** start Provided data **

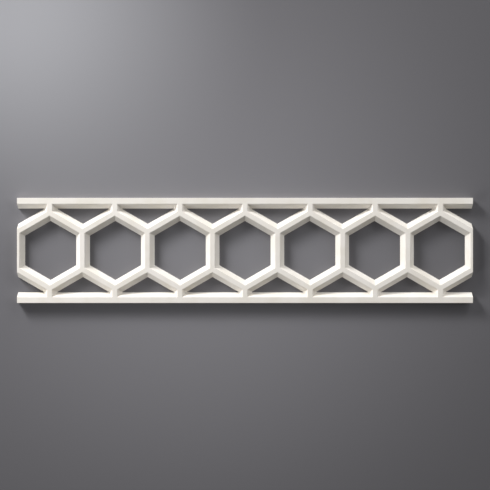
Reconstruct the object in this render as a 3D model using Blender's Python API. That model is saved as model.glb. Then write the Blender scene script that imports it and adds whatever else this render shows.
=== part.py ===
"""Pierced honeycomb moulding, a frieze cast as one piece: seven hexagonal cells in a row between
two straight rails.

The back lies in the plane y = 0 and the front faces -Y. X runs along the length and Z is up. The
origin is on the back of the lower rail, at mid-length and mid-width of the rail.
"""

import math

import bmesh
import bpy

# Driving dimensions, in metres
CELL_COUNT = 7
CELL_PITCH = 0.137  # from the middle of one upright bar to the middle of the next
HEIGHT = 0.221  # over both rails
DEPTH = 0.017  # from the back to the front faces
SIDE_DEPTH = 0.002  # the square part of every side, from the back to the foot of the slope
BAR_FLAT = 0.0102  # width of a bar's front face
RAIL_FLAT = 0.0126  # width of a rail's front face
SLOPE_RUN = 0.0093  # how far a sloped side spreads, seen from the front
WELD = 0.000001  # corners nearer to each other than this are one

# Worked out from them
LENGTH = CELL_COUNT * CELL_PITCH
CELL_SIDE = CELL_PITCH / math.sqrt(3)  # side of the regular hexagon that the bars' middles follow
RAIL_WIDTH = RAIL_FLAT + SLOPE_RUN
MIDDLE_Z = (HEIGHT - RAIL_WIDTH) / 2
TOP_Z = MIDDLE_Z + HEIGHT / 2
BOTTOM_Z = MIDDLE_Z - HEIGHT / 2

# How far each kind of side stands in from its line, at the front face and at the foot of the slope.
# A bar's line is its middle, a rail's is its outer edge, and an end is a plain saw cut.
INSETS = {
    "bar": (BAR_FLAT / 2, BAR_FLAT / 2 + SLOPE_RUN),
    "rail": (RAIL_FLAT, RAIL_WIDTH),
    "end": (0.0, 0.0),
}

PRIMER_COLOUR = (0.87, 0.84, 0.78, 1.0)
PRIMER_ROUGHNESS = 0.6


def clear_scene():
    for obj in list(bpy.data.objects):
        bpy.data.objects.remove(obj, do_unlink=True)


def primer_material():
    material = bpy.data.materials.new("white_primed_polyurethane")
    material.use_nodes = True
    shader = material.node_tree.nodes["Principled BSDF"]
    shader.inputs["Base Color"].default_value = PRIMER_COLOUR
    shader.inputs["Roughness"].default_value = PRIMER_ROUGHNESS
    shader.inputs["Metallic"].default_value = 0.0
    return material


def upright_x(number):
    """Middle of an upright bar, 0 at the left end and CELL_COUNT at the right end."""
    return number * CELL_PITCH - LENGTH / 2


def cell_outline(number):
    """The hexagon that the middles of a cell's bars follow, anticlockwise seen from the front."""
    left = upright_x(number)
    middle = left + CELL_PITCH / 2
    right = left + CELL_PITCH
    corners = [
        (right, MIDDLE_Z - CELL_SIDE / 2),
        (right, MIDDLE_Z + CELL_SIDE / 2),
        (middle, MIDDLE_Z + CELL_SIDE),
        (left, MIDDLE_Z + CELL_SIDE / 2),
        (left, MIDDLE_Z - CELL_SIDE / 2),
        (middle, MIDDLE_Z - CELL_SIDE),
    ]
    return corners, ["bar"] * 6


def rail_gap_outline(number, side):
    """The gap over (side 1) or under (side -1) one upright bar: between its two sloping bars, the
    short stubs on either side and the rail. At the two ends of the length only half of it is there."""
    middle = upright_x(number)
    rail_z = MIDDLE_Z + side * HEIGHT / 2
    tip_z = MIDDLE_Z + side * CELL_SIDE
    fork = (middle, MIDDLE_Z + side * CELL_SIDE / 2)
    left = middle - CELL_PITCH / 2
    right = middle + CELL_PITCH / 2
    if number == 0:
        corners = [fork, (right, tip_z), (right, rail_z), (middle, rail_z)]
        kinds = ["bar", "bar", "rail", "end"]
    elif number == CELL_COUNT:
        corners = [fork, (middle, rail_z), (left, rail_z), (left, tip_z)]
        kinds = ["end", "rail", "bar", "bar"]
    else:
        corners = [fork, (right, tip_z), (right, rail_z), (left, rail_z), (left, tip_z)]
        kinds = ["bar", "bar", "rail", "bar", "bar"]
    if side < 0:
        corners = corners[:1] + corners[:0:-1]
        kinds = kinds[::-1]
    return corners, kinds


def inset_corners(corners, distances):
    """The outline with each side moved inwards by its own distance. Side i runs from corner i."""
    count = len(corners)
    lines = []
    for i, distance in enumerate(distances):
        (x0, z0), (x1, z1) = corners[i], corners[(i + 1) % count]
        run = math.hypot(x1 - x0, z1 - z0)
        normal = ((z0 - z1) / run, (x1 - x0) / run)
        lines.append((*normal, normal[0] * x0 + normal[1] * z0 + distance))
    found = []
    for i in range(count):
        a0, b0, c0 = lines[i - 1]
        a1, b1, c1 = lines[i]
        cross = a0 * b1 - a1 * b0
        found.append(((c0 * b1 - c1 * b0) / cross, (a0 * c1 - a1 * c0) / cross))
    return found


def opening_rings(corners, kinds):
    """The five outlines that a bar's surface passes through on its way from front to back."""
    front = inset_corners(corners, [INSETS[kind][0] for kind in kinds])
    foot = inset_corners(corners, [INSETS[kind][1] for kind in kinds])
    return [(corners, -DEPTH), (front, -DEPTH), (foot, -SIDE_DEPTH), (foot, 0.0), (corners, 0.0)]


def add_opening(bm, corners, kinds):
    """Half of each bar round one opening: front face, slope, square side and back, mitred at the
    corners. The halves meet their neighbours along the bars' middle lines."""
    rings = [
        [bm.verts.new((x, y, z)) for x, z in outline]
        for outline, y in opening_rings(corners, kinds)
    ]
    for outer, inner in zip(rings, rings[1:]):
        for i, kind in enumerate(kinds):
            j = (i + 1) % len(kinds)
            if kind != "end":
                bm.faces.new((outer[i], outer[j], inner[j], inner[i]))


def add_rail_edge(bm, z):
    """The square outer side of one rail, divided where the stubs meet it."""
    stubs = [upright_x(number) + CELL_PITCH / 2 for number in range(CELL_COUNT)]
    places = [-LENGTH / 2, *stubs, LENGTH / 2]
    for x0, x1 in zip(places, places[1:]):
        corners = ((x0, -DEPTH), (x1, -DEPTH), (x1, 0.0), (x0, 0.0))
        bm.faces.new([bm.verts.new((x, y, z)) for x, y in corners])


def moulding_mesh():
    bm = bmesh.new()
    for number in range(CELL_COUNT):
        add_opening(bm, *cell_outline(number))
    for number in range(CELL_COUNT + 1):
        for side in (1, -1):
            add_opening(bm, *rail_gap_outline(number, side))
    add_rail_edge(bm, TOP_Z)
    add_rail_edge(bm, BOTTOM_Z)
    bmesh.ops.remove_doubles(bm, verts=bm.verts, dist=WELD)
    bmesh.ops.edgeloop_fill(bm, edges=[edge for edge in bm.edges if edge.is_boundary])
    bmesh.ops.recalc_face_normals(bm, faces=bm.faces)
    mesh = bpy.data.meshes.new("honeycomb_moulding")
    bm.to_mesh(mesh)
    bm.free()
    return mesh


def build():
    clear_scene()
    moulding = bpy.data.objects.new("honeycomb_moulding", moulding_mesh())
    moulding.data.materials.append(primer_material())
    bpy.context.scene.collection.objects.link(moulding)


build()
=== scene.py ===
"""A pierced honeycomb moulding: one casting in rigid polyurethane foam with a matte off-white skin of
primer, cut square at both ends and made to be fixed flat by its back.

X runs along the length, Z is up and the front faces -Y. All lengths are in metres.
"""

import math

import bmesh
import bpy
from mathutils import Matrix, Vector


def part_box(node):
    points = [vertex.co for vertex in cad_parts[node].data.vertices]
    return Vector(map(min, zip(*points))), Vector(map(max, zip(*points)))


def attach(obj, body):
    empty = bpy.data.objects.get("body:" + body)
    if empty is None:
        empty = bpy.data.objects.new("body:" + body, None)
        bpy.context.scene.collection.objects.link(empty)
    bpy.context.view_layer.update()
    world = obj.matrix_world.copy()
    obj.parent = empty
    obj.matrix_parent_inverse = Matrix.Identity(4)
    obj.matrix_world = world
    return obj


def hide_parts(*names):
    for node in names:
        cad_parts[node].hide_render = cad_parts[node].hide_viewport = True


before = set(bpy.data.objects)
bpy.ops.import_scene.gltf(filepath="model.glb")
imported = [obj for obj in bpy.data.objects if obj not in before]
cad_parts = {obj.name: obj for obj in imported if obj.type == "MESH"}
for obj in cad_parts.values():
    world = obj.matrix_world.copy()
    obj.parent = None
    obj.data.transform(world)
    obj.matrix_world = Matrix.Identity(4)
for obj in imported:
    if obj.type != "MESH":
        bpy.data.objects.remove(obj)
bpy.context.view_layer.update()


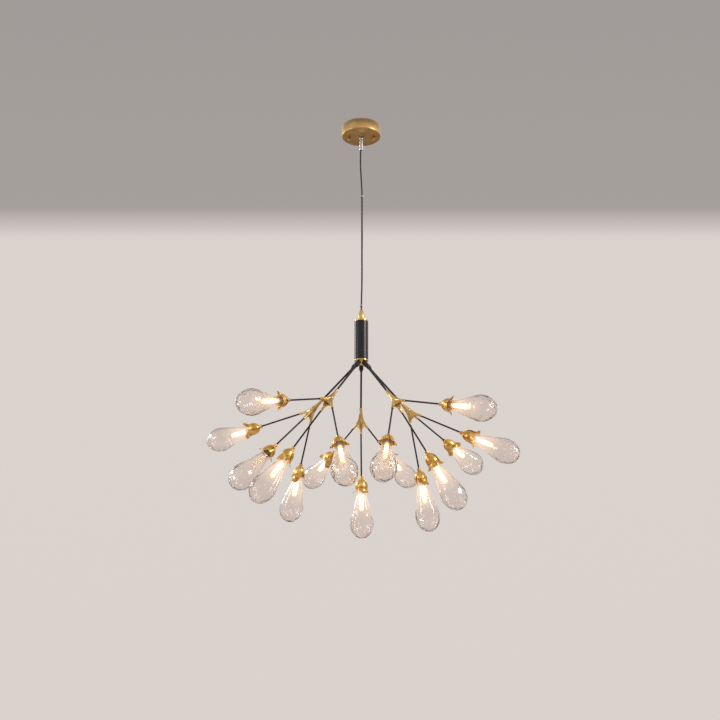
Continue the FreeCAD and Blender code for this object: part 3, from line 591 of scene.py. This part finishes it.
# ---------------------------------------------------------------- rods and flower cups
# Three black rods run from each tripod, and each ends in a brass cup like a tulip: a collar that
# widens into the glass's gallery, and three broad petals round it whose lips curl out.
rod_form = lathe(soften([(0, 27.6), (2, 27.6), (2, 60), (2, 147), (0, 147)], 0.2), 40)
bell_profile = np.array([(4.4, 7), *bend((4.4, 7), (15.2, 26), 24, -1, 24)[1:],
                         *bend((15.2, 26), (19.5, 44), 24, 1, 20)[1:]])
gallery = lathe(soften([(2.05, 9), (2.05, 0), (4.4, 0), (4.4, 7), (8, 10), (13.5, 22), (13.5, 31),
                        (12.3, 31), (12.3, 25.2), (10.8, 25.2), (10.8, 20.2), (6.2, 12),
                        (6.2, 9), (2.05, 9)], 0.4), 96)


def petal_form(across=30, along=44):
    """One petal about the angle 0, from 9.5 mm up to its lip at 43.8 mm, with the bell's
    radius at each level.  Its half width is 60 degrees less the angle whose sine is the
    notch's half width over that radius.  The notch starts at 14.6 mm and its half width grows
    from 1.5 mm to 14.6 mm on an arc of 48 mm.  Four small changes go on top of the radius,
    where high runs from 0 at 12 mm to 1 at 42 mm: cupping by the cosine of the angle, a lip
    that flares 3 mm with the sixth power of high, dents as a product of two sines, and a
    slant that laps one edge over the next petal's."""
    level = np.linspace(0, 1, along) ** 0.9 * (43.8 - 9.5) + 9.5
    radius = np.interp(level, bell_profile[:, 1], bell_profile[:, 0])
    sweep = np.array(bend((1.5, 16.5), (14.6, 45), 48, 1, 40))
    notch = np.interp(level, sweep[:, 1], sweep[:, 0]) * np.clip((level - 14.6) / 1.9, 0, 1)
    half = math.pi / 3 - np.arcsin(np.clip(notch / radius, 0, 0.86))
    half = np.minimum(half, math.pi / 3 - 0.012)
    share = np.sin(np.linspace(-1, 1, across) * math.pi / 2)
    angle = half[:, None] * share[None, :]
    height = level[:, None]
    high = np.clip((height - 12) / 30, 0, 1)
    crown, slant = np.cos(angle * 1.5), np.sin(angle * 1.5)
    cupping = 1.1 * high * (crown - 0.75)
    flare = 3.0 * high ** 6
    dents = 0.16 * high * np.sin(7.3 * angle + 0.31 * height) * np.sin(0.52 * height)
    lapped = 0.55 * slant * np.clip((height - 10) / 8, 0, 1)
    outer = radius[:, None] + cupping + flare + dents + lapped
    wall = 1.3 - 0.5 * high
    lowered = height - 1.4 * high ** 8 * crown
    skins = [np.stack([(outer - depth) * np.cos(angle), (outer - depth) * np.sin(angle),
                       lowered], axis=-1) for depth in (0, wall)]
    edge = 0.5 * (skins[0] + skins[1])
    rim = np.concatenate([edge[:, :1], skins[0], edge[:, -1:], skins[1][:, ::-1]], axis=1)
    cap = np.broadcast_to(rim.mean(axis=1, keepdims=True), rim.shape)
    rows = np.concatenate([cap[:1], rim, cap[-1:]])
    return rows.reshape(-1, 3), wrap(len(rows), rows.shape[1])


flower_cup = together([gallery] + [moved(petal_form(), turn_about("z", bearing))
                                   for bearing in PRONG_BEARINGS])
# Each cup is turned about its own rod, as the petals point in the photograph.
CUP_TURNS = {
    "front_left": (35, -40, -32), "left": (54, -44, 11), "back": (-24, -5, -22),
    "front_right": (-51, 44, -25), "right": (22, -15, 51),
}
petal_brass = brass_finish("petal_brass", (0.44, 0.195, 0.036), (0.95, 0.61, 0.19), 0.24,
                           0.02, 70.0, 0.8)
HEADS = {}
for branch in BRANCHES:
    place = branch_place(branch)
    HEADS[branch] = [place @ prong_place(bearing, CUP_REACH) for bearing in PRONG_BEARINGS]
    rods = make_piece("slim_rods_" + branch, together(
        [moved(rod_form, place @ prong_place(bearing)) for bearing in PRONG_BEARINGS]),
        "branch_" + branch, "rods_" + branch)
    paint(black, rods)
    cups = make_piece("petal_cups_" + branch, together(
        [moved(flower_cup, head @ turn_about("z", turn))
         for head, turn in zip(HEADS[branch], CUP_TURNS[branch])]),
        "branch_" + branch, "cups_" + branch)
    paint(petal_brass, cups)

# ---------------------------------------------------------------- lamps
# A frosted stick lamp stands in a dark holder in each cup and glows warm white.  One at the
# left is nearly out, as in the photograph.
lamp_profile = soften([(0, 30), (3.5, 30), (3.5, 36), (5.0, 36), (5.2, 36.4), (5.2, 60)], 0.3)
lamp_form = lathe([*lamp_profile, *bend((5.2, 80.8), (0, 86), 5.2, -1, 10)], 48)


LAMP_START, LAMP_LENGTH = 36 * MM, 50 * MM
DIM_LAMP = "left_1"
inner_brass = brass_finish("inner_brass", (0.27, 0.135, 0.060), (0.42, 0.235, 0.115), 0.42,
                           0.04, 150.0, metal=0.45)


def way_along(place, head):
    """How far a point lies along a cup's axis, in metres from the cup's base."""
    off = place.node("VectorMath", {0: place, 1: tuple(head[:3, 3] * MM)},
                     operation="SUBTRACT")
    return off.node("VectorMath", {0: off, 1: tuple(head[:3, 2])}, output=1,
                    operation="DOT_PRODUCT")


def lamp_glow(name, head, power):
    """Warm light that starts 8 mm above the lamp's cream base and fades to amber at its tip."""
    material, place = new_material(name, Roughness=0.4, Emission_Strength=power)
    warmth = place.noise(120.0, 2.0)
    fade = (way_along(place, head) - LAMP_START) / LAMP_LENGTH + warmth * 0.08 - 0.04
    feed(material,
         Base_Color=warmth.ramp((0.3, (0.85, 0.74, 0.56)), (0.7, (0.92, 0.83, 0.68))),
         Emission_Color=fade.ramp((0.13, (0.16, 0.11, 0.06)), (0.19, (1.0, 0.72, 0.42)),
                                  (0.35, (1.0, 0.83, 0.58)), (0.75, (1.0, 0.76, 0.48)),
                                  (1.0, (0.70, 0.42, 0.18))))
    return material


for branch, heads in HEADS.items():
    lamps = make_piece("stick_lamps_" + branch, together(
        [moved(lamp_form, head) for head in heads]), "branch_" + branch, "lamps_" + branch)
    lamps.data.materials.clear()
    for number, head in enumerate(heads, start=1):
        name = "%s_%d" % (branch, number)
        power = 0.35 if name == DIM_LAMP else 2.0
        lamps.data.materials.append(lamp_glow("lamp_glow_" + name, head, power))
    share = len(lamps.data.polygons) // 3
    for face in lamps.data.polygons:
        face.material_index = min(face.index // share, 2)
    paint(inner_brass, nodes["holders_" + branch])

# ---------------------------------------------------------------- glass drops
# Blown clear drops: a straight neck inside the cup, a long flare and a round foot.  Both skins
# are there, 2 mm apart, so that light bends in the wall as it does in the real thing.
GLASS_FOOT = 153.5
outer_glass = [(12, 25.5), (12, 44.76), (28.067, 104.725),
               *bend((28.067, 104.725), (21.074, 142.728), 45, -1, 16)[1:],
               *bend((21.074, 142.728), (0, GLASS_FOOT), 26, -1, 16)[1:]]
inner_glass = [(0, 151.5), *bend((0, 151.5), (19.453, 141.557), 24, 1, 16)[1:],
               *bend((19.453, 141.557), (26.135, 105.243), 43, 1, 16)[1:], (10, 45.02),
               (10, 25.5)]


def resample(profile, step, rounds):
    """The profile in even steps, with its corners eased by averaging each point with its
    neighbours a few times."""
    profile = np.array(profile, float)
    run = np.concatenate([[0], np.cumsum(np.linalg.norm(np.diff(profile, axis=0), axis=1))])
    spots = np.linspace(0, run[-1], int(run[-1] / step) + 1)
    line = np.stack([np.interp(spots, run, profile[:, axis]) for axis in (0, 1)], axis=1)
    for _ in range(rounds):
        line[1:-1] = 0.25 * line[:-2] + 0.5 * line[1:-1] + 0.25 * line[2:]
    return line


drop_profile = np.concatenate([resample(outer_glass, 2.0, 5), resample(inner_glass, 2.0, 5),
                               [(10.4, 25.2), (11.6, 25.2), (12, 25.5)]])
drop_form = lathe(drop_profile, 80)


# Where the painted glow in the glass is brightest, and how far out from there it fades.
PAINTED_GLOW_MIDDLE, PAINTED_GLOW_REACH = 55 * MM, 50 * MM


def drop_glass(name, head, painted_glow_strength):
    """Faintly rosy glass whose skin is almost even at the neck and dimpled at the foot, where
    blown glass runs thicker: dimples grow with a power of the way along the drop's axis.  The
    neck has a warm glow painted in, as bright as the given factor, in the place of the lamp's
    light in it, and small cells in the foot carry painted sparkles, in the place of glints."""
    material, place = new_material(name, Transmission_Weight=1.0, IOR=1.4,
                                   Emission_Strength=1.0)
    way = way_along(place, head)
    foot = (way / (GLASS_FOOT * MM)).maths("POWER", 2.5)
    broad = place.noise(26.0, 1.0)
    dimple = place.node("TexVoronoi", {0: place, "Scale": 120.0})
    # Painted light: a warm glow brightest 55 mm along the drop, and painted sparkles that grow
    # towards the foot.
    off_middle = (way - PAINTED_GLOW_MIDDLE).maths("ABSOLUTE")
    haze_and_painted_glow = (off_middle * (-1 / PAINTED_GLOW_REACH) + 1.0).maths("MAXIMUM", 0.0) * painted_glow_strength
    painted_sparkle_cells = place.node("TexVoronoi", {0: place, "Scale": 85.0})
    painted_sparkle = ((painted_sparkle_cells - 0.19) * -12.5).maths("MAXIMUM", 0.0).maths("MINIMUM", 1.0) * foot
    feed(material,
         Base_Color=broad.ramp((0.3, (0.915, 0.865, 0.84)), (0.7, (0.955, 0.915, 0.895))),
         Emission_Color=(haze_and_painted_glow + painted_sparkle * 0.55).ramp(
             (0.0, (0, 0, 0)), (0.3, (0.19, 0.125, 0.065)), (1.0, (1.0, 0.88, 0.70))),
         Roughness=broad.between(0.0, 0.02),
         Normal=(dimple * foot * 1.2 + broad * 0.6).bump(0.8, 0.0014))
    return material


for branch, heads in HEADS.items():
    for number, head in enumerate(heads, start=1):
        name = "%s_%d" % (branch, number)
        drop = make_piece("blown_drop_" + name, moved(drop_form, head), "glass_" + name,
                          "glass_" + name)
        # The painted glow is weaker in the drop round the dim lamp.
        painted_glow_strength = 0.04 if name == DIM_LAMP else 0.18
        paint(drop_glass("drop_glass_" + name, head, painted_glow_strength), drop)

# ---------------------------------------------------------------- floor, light and backdrop
# Plain studio: a pale floor well below the light, three large soft lamps that stand outside the
# picture, and a plain pale backdrop that is darker above: a ceiling's shade over a wall, painted
# in.  Shiny surfaces mirror a dimmer studio with a bright band at eye level.
disc = bpy.data.meshes.new("floor")
rim = np.linspace(0, 2 * math.pi, 96, endpoint=False)
disc.from_pydata(np.stack([3 * np.cos(rim), 3 * np.sin(rim), np.full(96, -1.9)], 1).tolist(),
                 [], [list(range(96))])
floor = bpy.data.objects.new("floor", disc)
bpy.context.collection.objects.link(floor)
pale, place = new_material("pale_floor", Roughness=0.9)
feed(pale, Base_Color=place.noise(3.0).ramp((0.3, (0.66, 0.61, 0.58)), (0.7, (0.70, 0.65, 0.61))))
paint(pale, floor)


def soft_lamp(name, spot, power, width, colour=(1, 1, 1)):
    """A square area lamp at a spot, facing the middle of the light."""
    lamp = bpy.data.lights.new(name, "AREA")
    lamp.energy, lamp.size, lamp.color = power, width, colour
    holder = bpy.data.objects.new(name, lamp)
    holder.location = spot
    aim = Vector((0, 0, -0.75)) - Vector(spot)
    holder.rotation_euler = aim.to_track_quat("-Z", "Y").to_euler()
    bpy.context.collection.objects.link(holder)


soft_lamp("key", (2.5, -1.1, 0.4), 48, 1.0, (1.0, 0.97, 0.93))
soft_lamp("fill", (-2.7, -1.2, -0.4), 22, 1.0, (0.97, 0.98, 1.0))
soft_lamp("rim", (-2.9, 1.7, 0.6), 26, 1.0)

world = bpy.data.worlds.new("backdrop")
bpy.context.scene.world = world
world.use_nodes = True
tree = world.node_tree
tree.nodes.clear()
up = tree.nodes.new("ShaderNodeTexCoord")
sideways, forward, height = (Value(tree, up.outputs["Generated"]).node(
    "SeparateXYZ", {0: Value(tree, up.outputs["Generated"])}, output=axis) for axis in range(3))
slope = height / sideways.maths("ABSOLUTE").maths("MAXIMUM", forward.maths("ABSOLUTE"))
# The backdrop that the camera sees: a pale wall below, and a ceiling's shade painted above it.
wall = slope.ramp((0.0, (0.700, 0.645, 0.612)), (0.42, (0.708, 0.651, 0.617)),
                  (0.455, (0.38, 0.35, 0.335)), (1.0, (0.33, 0.31, 0.30)))
studio = (height * 0.5 + 0.5).ramp((0.0, (0.13, 0.085, 0.05)), (0.34, (0.22, 0.155, 0.11)),
                                   (0.50, (0.58, 0.55, 0.52)), (0.62, (1.0, 0.97, 0.93)),
                                   (1.0, (0.60, 0.60, 0.60)))
rays = tree.nodes.new("ShaderNodeLightPath")
camera_ray, glossy_ray, clear_ray = (Value(tree, rays.outputs[name]) for name in (
    "Is Camera Ray", "Is Glossy Ray", "Is Transmission Ray"))
soft = height.node("Background", {0: (0.95, 0.96, 1.0, 1.0), 1: 0.55})
mirrored = height.node("Background", {0: studio, 1: 1.0})
plain = height.node("Background", {0: wall, 1: 1.0})
both = glossy_ray.node("MixShader", {0: glossy_ray, 1: soft, 2: mirrored})
both = both.node("MixShader", {0: camera_ray.maths("MAXIMUM", clear_ray), 1: both, 2: plain})
end = tree.nodes.new("ShaderNodeOutputWorld")
tree.links.new(both.socket, end.inputs["Surface"])
bpy.context.scene.view_settings.view_transform = "Standard"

** end Provided data **

▶ _Exercise objective_
From the line containing "obj.matrix_parent_inverse = Matrix.Identity(4)" down to the line containing "in imported if" in the material above, reproduce every line exactly, including the two end lines.

▶ _Correct output_
    obj.matrix_parent_inverse = Matrix.Identity(4)
    obj.matrix_world = world
    return obj


def hide_parts(*names):
    for node in names:
        cad_parts[node].hide_render = cad_parts[node].hide_viewport = True


before = set(bpy.data.objects)
bpy.ops.import_scene.gltf(filepath="model.glb")
imported = [obj for obj in bpy.data.objects if obj not in before]
cad_parts = {obj.name: obj for obj in imported if obj.type == "MESH"}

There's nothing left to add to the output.